Amir: Among social networks or communities, what unique value proposition does Pinterest offer to retailers?

Vanja: Pinterest is often categorized with social networks but the intention of our users is actually much different. Pinterest is the world’s first visual discovery engine, and we’re building a product that helps people try new things by showing them personal, useful and relevant ideas. Other apps might be where you go to share dinner party photos, but Pinterest is where you go to plan the dinner party. According to Nielsen, 98% of Pinners report trying new things they find on Pinterest, compared to an average of only 71% across other social media platforms. We find that people use Pinterest throughout the entire shopping process to find new ideas, refine their purchase criteria and make a decision. In fact, 90% of weekly active Pinners told us they make purchase decisions on the platform and 70% said they use it to find new products (GfK Path to Purchase study, Dec 2017). As a result, retailers can connect with people on Pinterest who are making a decision about what to do or buy next, but are often still undecided on which brand they want it from.

Amir: Pinterest is investing heavily in visual search. What do you think the future of text (or voice to text) search look like?

Vanja: Visual and voice/text search will both be used in different scenarios. Voice search is great for pointed queries that can be easily answered quickly, such as asking about the weather or reordering paper towel is a pointed operation with relatively little information coming back to the user. The question is how far this technology will expand. It would be hard to consume an average Wikipedia article through voice, or search for something that has a visual component. Visual search is suitable for things that are hard to describe in text, such as interior design and fashion. We’ve been working on visual search at Pinterest over the last four years, but we’re still just getting started. I feel there will be a flywheel of product-technology innovation here that will combine into experiences we don’t have today and will allow for more natural integration into a holistic search experience for users.

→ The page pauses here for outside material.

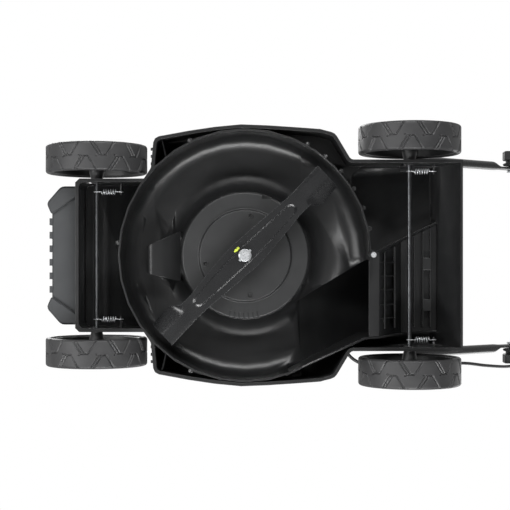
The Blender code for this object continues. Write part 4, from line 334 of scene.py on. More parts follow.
# Copies of a sector turned round Y: inputs are the sector, how many, and the material.
def repeatTree(name):
    tree = bpy.data.node_groups.new(name, "GeometryNodeTree")
    tree.interface.new_socket("Sector", in_out="INPUT", socket_type="NodeSocketGeometry")
    tree.interface.new_socket("Count", in_out="INPUT", socket_type="NodeSocketInt")
    tree.interface.new_socket("Material", in_out="INPUT", socket_type="NodeSocketMaterial")
    tree.interface.new_socket("Ring", in_out="OUTPUT", socket_type="NodeSocketGeometry")
    given = addNode(tree, "NodeGroupInput").outputs
    line = addNode(tree, "GeometryNodeMeshLine", {"Count": given["Count"], "Offset": (0, 0, 0)})
    index = addNode(tree, "GeometryNodeInputIndex").outputs[0]
    step = addNode(tree, "ShaderNodeMath", {0: math.tau, 1: given["Count"]}, operation="DIVIDE").outputs[0]
    angle = addNode(tree, "ShaderNodeMath", {0: index, 1: step}, operation="MULTIPLY").outputs[0]
    turn = addNode(tree, "ShaderNodeCombineXYZ", {"Y": angle}).outputs[0]
    spread = {"Points": line.outputs[0], "Instance": given["Sector"], "Rotation": turn}
    copies = addNode(tree, "GeometryNodeInstanceOnPoints", spread)
    real = addNode(tree, "GeometryNodeRealizeInstances", {0: copies.outputs[0]})
    merged = addNode(tree, "GeometryNodeMergeByDistance", {"Geometry": real.outputs[0], "Distance": 0.00001})
    painted = addNode(tree, "GeometryNodeSetMaterial", {"Geometry": merged.outputs[0],
                                                        "Material": given["Material"]})
    addNode(tree, "NodeGroupOutput", {0: painted.outputs[0]})
    return tree


def repeatRound(piece, tree, count, slotName):
    maker = piece.modifiers.new("repeat", "NODES")
    maker.node_group = tree
    values = {"Count": count, "Material": materials[slotName]}
    for item in tree.interface.items_tree:
        if item.in_out == "INPUT" and item.name in values:
            maker[item.identifier] = values[item.name]
    return settle(piece)


ringTree = repeatTree("repeat_round")


# Tyres with their tread, rims and hubcaps

tyre = dict(repeats=9, along=58, across=46, depth=0.0017, grooveHalf=0.0011, edge=0.00035, wall=0.009,
            width=0.050, frontRadius=0.0890, rearRadius=0.0905, shoulder=0.0045, shoulderDrop=0.0048,
            bead=0.0075, beadInset=0.0004, boreInset=0.0024, fade=0.0040, fadeLength=0.002)
# Grooves of one repeat, each from (repeats along, share of the half width) to the same.
treadLines = (((0.06, -1.0), (0.30, -0.04)), ((0.66, -1.0), (0.40, -0.04)), ((0.75, -1.0), (0.49, -0.04)),
              ((0.30, -0.04), (0.49, -0.04)), ((0.49, -0.04), (0.56, 0.04)),
              ((0.56, 1.0), (0.80, 0.04)), ((1.16, 1.0), (0.90, 0.04)), ((1.25, 1.0), (0.99, 0.04)),
              ((0.80, 0.04), (0.99, 0.04)), ((0.99, 0.04), (1.06, -0.04)))


# Depth of the grooves at points along the tread (in repeats) and across it (from -1 to 1).
def treadDepth(along, across, repeatLength, half):
    nearest = np.full(along.shape, 1.0)
    for shift in (-1, 0, 1):
        for (startAlong, startAcross), (endAlong, endAcross) in treadLines:
            ax = (startAlong + shift) * repeatLength
            ay = startAcross * half
            dx = (endAlong + shift) * repeatLength - ax
            dy = endAcross * half - ay
            px = along * repeatLength - ax
            py = across * half - ay
            share = np.clip((px * dx + py * dy) / (dx * dx + dy * dy), 0, 1)
            nearest = np.minimum(nearest, np.hypot(px - share * dx, py - share * dy))
    low = tyre["grooveHalf"] - tyre["edge"]
    share = np.clip((nearest - low) / (2 * tyre["edge"]), 0, 1)
    return tyre["depth"] * (1 - share * share * (3 - 2 * share))


def tyreSector(name, radius):
    half = tyre["width"] / 2
    flat = half - tyre["shoulder"]
    shoulder = [(radius - tyre["shoulderDrop"] * (1 - math.cos(a)), flat + tyre["shoulder"] * math.sin(a))
                for a in (math.radians(18 * step) for step in range(1, 6))]
    inner = [(radius - tyre["bead"], half - tyre["beadInset"]),
             (radius - tyre["wall"], half - tyre["boreInset"])]
    treadAcross = np.linspace(-flat, flat, tyre["across"])
    profile = [(r, -y) for r, y in reversed(shoulder + inner)]
    profile += [(radius, y) for y in treadAcross]
    profile += shoulder + inner
    radii = np.array([r for r, y in profile])
    sides = np.array([y for r, y in profile])
    steps = tyre["along"]
    angles = np.arange(steps + 1) / steps
    repeatLength = math.tau * radius / tyre["repeats"]
    along, across = np.meshgrid(angles, sides / half, indexing="ij")
    depth = treadDepth(along, across, repeatLength, half)
    depth *= np.clip((radii[None, :] - (radius - tyre["fade"])) / tyre["fadeLength"], 0, 1)
    reach = radii[None, :] - depth
    turn = along * math.tau / tyre["repeats"]
    sideways = np.broadcast_to(sides, reach.shape)
    spots = np.stack((reach * np.cos(turn), sideways, -reach * np.sin(turn)), axis=-1)
    bm = bmesh.new()
    rows = [[bm.verts.new(spot) for spot in row] for row in spots]
    count = len(profile)
    for first, second in zip(rows, rows[1:]):
        for index in range(count):
            after = (index + 1) % count
            bm.faces.new((first[index], first[after], second[after], second[index]))
    return fromBmesh(name, bm, "tyre_grey", 180)


# Faces outwards, smooth, with sharp edges kept.
def orient(piece):
    bm = bmesh.new()
    bm.from_mesh(piece.data)
    bmesh.ops.recalc_face_normals(bm, faces=bm.faces[:])
    bm.to_mesh(piece.data)
    bm.free()
    piece.data.shade_smooth()


rimLook = dict(hub=0.0135, hubTaper=0.72, lip=0.003, lipTaper=0.001, webDepth=0.018, web=0.0035,
               webRing=0.016, wallRoot=0.0035, wallFoot=0.0045, spokes=5, sides=80, hubSides=48,
               frontBoss=0.010, rearBoss=0.012, bore=0.0045, seatGap=0.0003, cap=0.042, spokeRoot=0.009,
               spokeTip=0.0135,
               spokeLap=0.004, skin=0.0001, ribHalf=0.0012, ribTopHalf=0.0010, ribLap=0.003, ribEnd=0.006,
               ribSlope=0.002, ribRise=0.003)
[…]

Amir: At Twiggle, we use machine learning and natural language understanding to improve relevance and recall for text (or voice to text) search. Is optimizing for relevance and recall in image-based search different than text-based search?

Vanja: At some level, visual data is very different from textual data. It still amazes me that on the web, 2.7 words (on average) can produce such great results. This is the case since language and words have so many semantics. Visual data starts with pixels, which are basically two or three numbers, and contains individually far less semantics. Thus today’s model uses spatial transformations, such as convolutions, to essentially produce a semantically richer representation that’s then used for inference. However, I’d say that the difference in modeling is mostly at the candidate generation level. At the ranking level, there are more similarities, especially in the head and torso of the query volume curve. As in text, signal as query-result interaction counters, and query independent scores still rule. I don’t know a successful search and recommendations engine that can ignore these. Understanding a users’ preference in a simple and very powerful way is key to any final ranking layer, regardless of the underlying data.

Amir: Prior to joining Pinterest, you ran large-scale search projects at Google, Yahoo, and IBM. What makes search so hard, and what are the biggest misconceptions around it?

Vanja: In some ways, search has significantly evolved, while in other ways, it’s stagnated. The simple and powerful signals I mentioned previously brought search to the level that made it so useful on large-scale corpora, such as web, and that changed the world. Scale was also solved in the early days. The next evolution in search will require much more complex reasoning and use a variety of data. I don’t believe new machine learning paradigms themselves will bring revolutionary changes. Instead, we need much deeper understanding of the artifacts we search as well as queries and intent and taste of a platform’s users. Furthermore, both hardware and software advances will change both the context and the form of search. We are only at the beginning of this profound change in how people think about search.

Amir: My parents still have a black & white television that requires getting up from the sofa in order to change the channel. What about product discovery today will seem ridiculous to our children?

Vanja: I suspect a product change is needed for us to take full advantage of the mobile environment. Whether this is an evolution of current uses of voice and camera for search is yet to be seen. Product changes are in some ways much more difficult to get working, because they require changes in user behavior.